FAQs on Partial Derivatives:
1) What is a partial derivative?
Answer: A partial derivative is a mathematical concept that measures how a function changes with respect to one of its variables while keeping the other variables constant. It is denoted by \frac{\partial f}{\partial x} or f_x and represents the rate of change of the function in the direction of the x-axis.
2) When are partial derivatives used?
Answer: Partial derivatives are used in multivariable calculus to analyze the behavior of functions of several variables.
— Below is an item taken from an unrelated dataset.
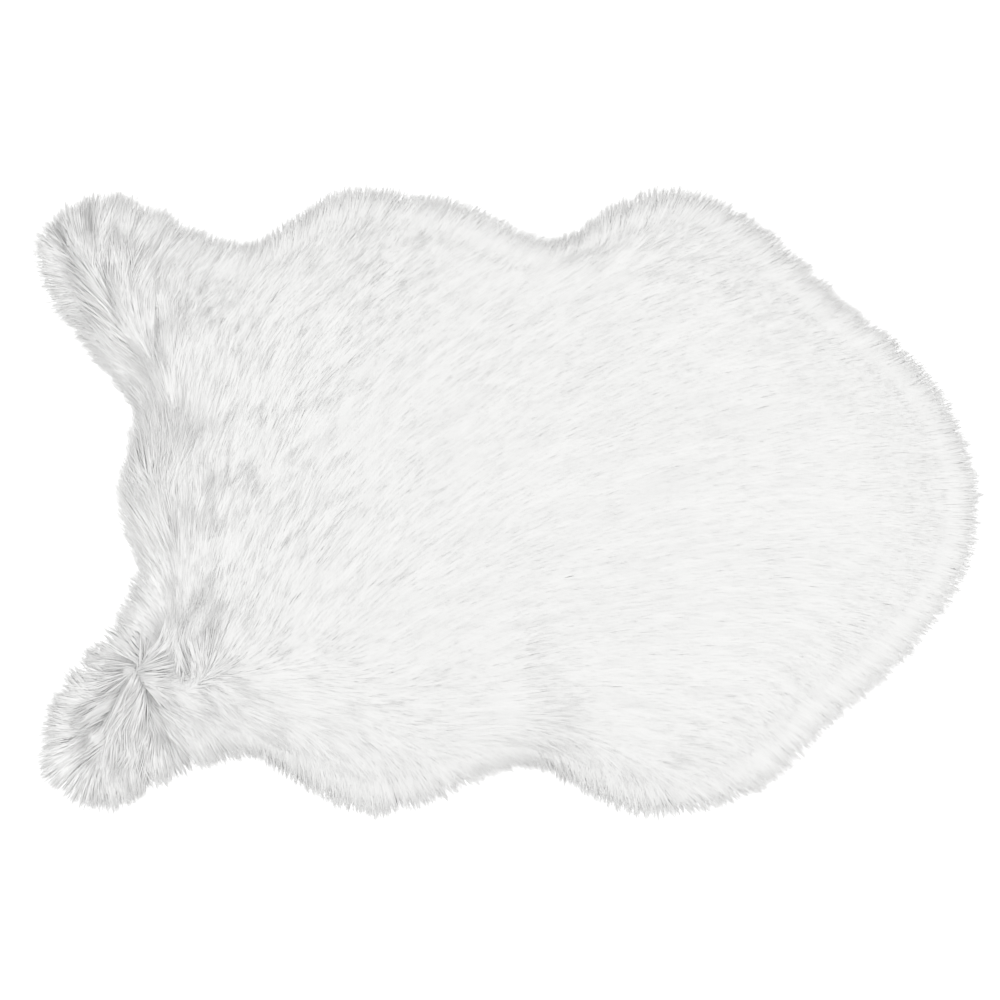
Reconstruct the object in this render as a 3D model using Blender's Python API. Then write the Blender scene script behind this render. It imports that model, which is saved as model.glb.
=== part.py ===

They are essential in optimization problems, where finding maxima and minima requires understanding how a function changes with respect to each variable independently.
3) How do you calculate a partial derivative?
To calculate a partial derivative, you treat all variables except the one you are differentiating with respect to as constants and take the derivative as you would with a single-variable function. For example, to find \frac{\partial f}{\partial x}, you differentiate the function f(x,y) with respect to x while treating y as a constant.
4) What is ∂ called?
Answer: The symbol ∂ is called “partial derivative” or “partial differential operator.”